Мистрис Барк рассмеялась.
– Вот и моя ложа, а «Услада ночи» – это титул госпожи министерши. Вы, вероятно, слышали, какие пышные наименования носят многие из этих господ. На днях я перечитывала кое-какие книги об Иране и узнала из них о том, что шах Наср эд-Дин, дед свергнутого Резою Ахмеда Каджара, прекрасно использовал непреоборимую любовь к титулам своих подданных, заведя специальную шкатулку – «ящик дураков», как называл он ее. В эту шкатулку он клал деньги, полученные за разрешение носить тот или иной титул.
– Это интересно, – улыбнулся я.
– Я даже выписала кое-что из книг об Иране на эту тему. Это настолько забавно, что я непременно использую в своих корреспонденциях.

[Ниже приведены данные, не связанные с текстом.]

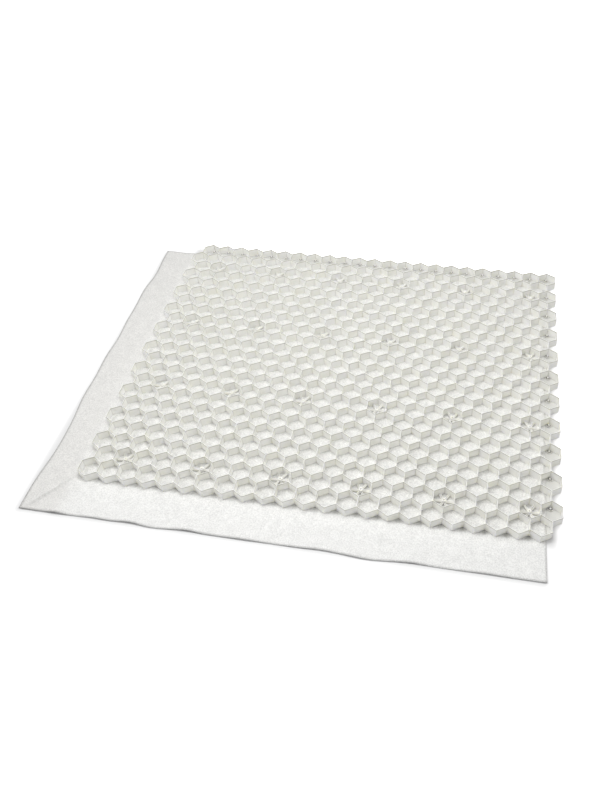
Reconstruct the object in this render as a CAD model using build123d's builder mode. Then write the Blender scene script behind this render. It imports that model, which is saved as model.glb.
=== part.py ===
# Gravel grid: a flat honeycomb of upright plastic walls, one moulding, on a sheet of white non-woven
# fabric that is bonded to its underside. The fabric runs out past the honeycomb on the left and the
# front, where the next grids lie on it, and stops short of the coupling cups at the right and the back.
# Millimetres. X runs along the rows of cells, Y to the back, Z up from the ground.
# The origin is on the ground, below the middle of the whole part, fabric included.
from build123d import *
from math import sqrt
import os

# Honeycomb
cell_pitch = 59.0  # from one wall to the next along a row
cells_in_row = 23
rows = 22
wall = 1.5  # thickness of every wall
grid_height = 30.0

# Fabric
fabric_thickness = 1.0
flap_left = 130.0  # from the leftmost wall to the fabric's edge
flap_front = 113.0  # from the foremost point of the honeycomb to the fabric's edge
bare_right = 42.0  # strip at the right that the fabric leaves bare
bare_back = 33.5  # strip at the back that the fabric leaves bare

# Coupling cups, one in the back corner of each jutting cell at the right and of each cell of the back
# row: a low six-sided cup that fills the corner, with a peg standing in it
cup_from_corner = 9.3  # from the line where three walls meet to the middle of the cup
cup_height = 3.0
cup_floor = 1.0
cup_pocket_radius = 7.5
peg_radius = 3.2
peg_height = 6.0

# The moulding is divided through the middles of these two rows into the three blocks of its model
row_of_first_cut = 6
row_of_second_cut = 14

# Worked out from the sizes above
corner_radius = cell_pitch / sqrt(3)  # from a cell's middle to where three walls meet
row_pitch = corner_radius * 1.5
clear_radius = (cell_pitch - wall) / sqrt(3)  # from a cell's middle to its inside corners
outer_radius = (cell_pitch + wall) / sqrt(3)  # the same, to the outside corners of its walls
grid_width = (cells_in_row + 0.5) * cell_pitch + wall
grid_depth = (rows - 1) * row_pitch + 2 * outer_radius
fabric_width = flap_left + grid_width - bare_right
fabric_depth = flap_front + grid_depth - bare_back
part_width = flap_left + grid_width
part_depth = flap_front + grid_depth
first_cell_x = -part_width / 2 + flap_left + (cell_pitch + wall) / 2
first_cell_y = -part_depth / 2 + flap_front + outer_radius


def cell_middle(cell, row):
    # Every second row stands half a cell to the right
    return (first_cell_x + (cell + row % 2 / 2) * cell_pitch, first_cell_y + row * row_pitch)


def cells_of(block_rows):
    return [cell_middle(cell, row) for row in block_rows for cell in range(cells_in_row)]


def cups_of(block_rows):
    # In the jutting cells of the right edge and all along the back row
    jutting = [(cells_in_row - 1, row) for row in block_rows if row % 2 == 1 and row != rows - 1]
    back_row = [(cell, row) for row in block_rows if row == rows - 1 for cell in range(cells_in_row)]
    middles = [cell_middle(cell, row) for cell, row in jutting + back_row]
    return [(x, y + corner_radius - cup_from_corner) for x, y in middles]


def honeycomb_block(name, first_row, last_row):
    # The block runs from the middle of its first row to the middle of its last one, and takes in the
    # whole of a row that lies at the edge of the moulding
    block_rows = range(first_row, last_row + 1)
    front = cell_middle(0, first_row)[1] - (outer_radius if first_row == 0 else 0)
    back = cell_middle(0, last_row)[1] + (outer_radius if last_row == rows - 1 else 0)
    with BuildPart() as block:
        with BuildSketch(Plane.XY.offset(fabric_thickness)):
            with Locations(*cells_of(block_rows)):
                RegularPolygon(outer_radius, 6, rotation=30)
            with Locations((0, (front + back) / 2)):
                Rectangle(part_width, back - front, mode=Mode.INTERSECT)
            with Locations(*cells_of(block_rows)):
                RegularPolygon(clear_radius, 6, rotation=30, mode=Mode.SUBTRACT)
        extrude(amount=grid_height)
        with BuildSketch(Plane.XY.offset(fabric_thickness)):
            with Locations(*cups_of(block_rows)):
                RegularPolygon(cup_from_corner, 6, rotation=30)
        extrude(amount=cup_height)
        with BuildSketch(Plane.XY.offset(fabric_thickness + cup_floor)):
            with Locations(*cups_of(block_rows)):
                RegularPolygon(cup_pocket_radius, 6, rotation=30)
                RegularPolygon(peg_radius, 6, rotation=30, mode=Mode.SUBTRACT)
        extrude(amount=cup_height, mode=Mode.SUBTRACT)
        with BuildSketch(Plane.XY.offset(fabric_thickness + cup_height)):
            with Locations(*cups_of(block_rows)):
                RegularPolygon(peg_radius, 6, rotation=30)
        extrude(amount=peg_height - cup_height)
    block.part.label = name
    return block


honeycomb_front = honeycomb_block("honeycomb_front", 0, row_of_first_cut)
honeycomb_middle = honeycomb_block("honeycomb_middle", row_of_first_cut, row_of_second_cut)
honeycomb_back = honeycomb_block("honeycomb_back", row_of_second_cut, rows - 1)

# The fabric is one flat sheet, in line with the left and front edges of the part
with BuildPart() as ground_fabric:
    with Locations((-bare_right / 2, -bare_back / 2)):
        Box(fabric_width, fabric_depth, fabric_thickness, align=(Align.CENTER, Align.CENTER, Align.MIN))
ground_fabric.part.label = "ground_fabric"

os.makedirs("parts", exist_ok=True)
export_step(honeycomb_front.part, "parts/honeycomb_front.step")
export_step(honeycomb_middle.part, "parts/honeycomb_middle.step")
export_step(honeycomb_back.part, "parts/honeycomb_back.step")
export_step(ground_fabric.part, "parts/ground_fabric.step")
print(f"whole part {part_width:.1f} x {part_depth:.1f}, honeycomb {grid_width:.1f} x {grid_depth:.1f}")
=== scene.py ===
import math

import bmesh
import bpy
import numpy as np
from mathutils import Matrix, Vector


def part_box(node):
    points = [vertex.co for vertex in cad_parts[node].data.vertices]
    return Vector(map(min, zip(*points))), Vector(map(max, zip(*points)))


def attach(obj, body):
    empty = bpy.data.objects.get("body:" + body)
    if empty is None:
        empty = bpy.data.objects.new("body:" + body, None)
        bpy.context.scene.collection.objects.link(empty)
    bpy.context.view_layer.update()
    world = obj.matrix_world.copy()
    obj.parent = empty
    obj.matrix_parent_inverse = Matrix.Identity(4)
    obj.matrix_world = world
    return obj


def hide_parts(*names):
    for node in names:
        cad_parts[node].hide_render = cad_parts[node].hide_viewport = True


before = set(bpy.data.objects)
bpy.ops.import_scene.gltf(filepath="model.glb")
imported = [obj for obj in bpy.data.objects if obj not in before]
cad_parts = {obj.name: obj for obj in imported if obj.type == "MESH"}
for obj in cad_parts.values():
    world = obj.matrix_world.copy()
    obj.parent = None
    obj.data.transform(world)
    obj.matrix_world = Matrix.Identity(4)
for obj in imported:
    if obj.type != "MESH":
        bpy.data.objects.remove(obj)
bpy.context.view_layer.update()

# The ground fabric: a sheet of white spunbonded polypropylene felt, bonded hot to the feet of the
# honeycomb's walls. It lies slack between them, and its free hem on the left and at the front
# ripples a little where it was cut from the roll.
fabric_low, fabric_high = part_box("ground_fabric")
comb_low = Vector(map(min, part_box("honeycomb_front")[0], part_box("honeycomb_back")[0]))
comb_high = Vector(map(max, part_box("honeycomb_front")[1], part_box("honeycomb_back")[1]))
cells_in_row = 23
rows = 22
wall = 0.0015
pitch = (comb_high.x - comb_low.x - wall) / (cells_in_row + 0.5)
corner_radius = pitch / math.sqrt(3)
row_pitch = 1.5 * corner_radius
first_cell = (comb_low.x + (pitch + wall) / 2, comb_low.y + (pitch + wall) / math.sqrt(3))
foot = comb_low.z
rim = comb_high.z

# The sheet's own sizes: its thickness, the distance between its points on the flaps and under the
# cells, and how far it rises between the walls
fabric_thickness = 0.001
flap_step = 0.0035
covered_step = 0.0075
slack = 0.0016


def steps(low, high, step):
    return np.linspace(low, high, max(2, round((high - low) / step) + 1))


def cell_middle(cell, row):
    return (first_cell[0] + (cell + row % 2 / 2) * pitch, first_cell[1] + row * row_pitch)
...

Мистрис Барк достала уже знакомую мне книжечку.
– Теперь я не потеряю ее. Вот что пишет некий профессор Вуд, – она перелистала страницы и прочла:
– …И каких только не было там пышных названий. И «Меч правосудия», и «Опора государства», и «Блеск правительства», и даже «Загир эд-доуле», что означает «Спина государства», а человек, носивший пышный титул «Нур эд Дин», то есть «Светоч религии», был редким пьяницей и атеистом. Титулы раздаются за деньги и женщинам, а так как называть даже за глаза даму по имени считается в высшей степени неприличным, то все женщины, могущие купить себе титул, носят вот такие наименования: «Мелекее Иран», то есть «Царица Персии», или «Мунир ос-Салтанэ» – «Освещающая царство», «Нейр уль-Мулюк» – «Свет царства», причем ни одна из этих женщин со столь пышным титулом не принцесса, не принадлежит к придворным дамам, а просто богатая женщина, имеющая возможность купить себе титул. Я обязательно воспользуюсь этими полуанекдотическими сведениями. Советую и вам внимательно почитать мемуары француза, доктора Де Толозана, придворного врача шаха Наср эд-Дина, а также отличную книгу англичанина Уильса «Картинки современной Персии». Хотите, я дам вам прочесть их? – спросила мистрис Барк.
– Благодарю! Буду признателен, – ответил я.
– Как, однако, похожи эти милые персы на своего уморительного Хаджи-Бабу Исфагани. Надеюсь, вы знаете эту очаровательную книжку Мориера.
– Да, она забавно написана, – согласился я.
– »Забавно». Не только «забавно», но удивительно верно изображает нравы Ирана.
– Но ведь Реза-Шахом эти пышные титулы были отменены и, как мне известно, заменены фамилиями, – сказал я.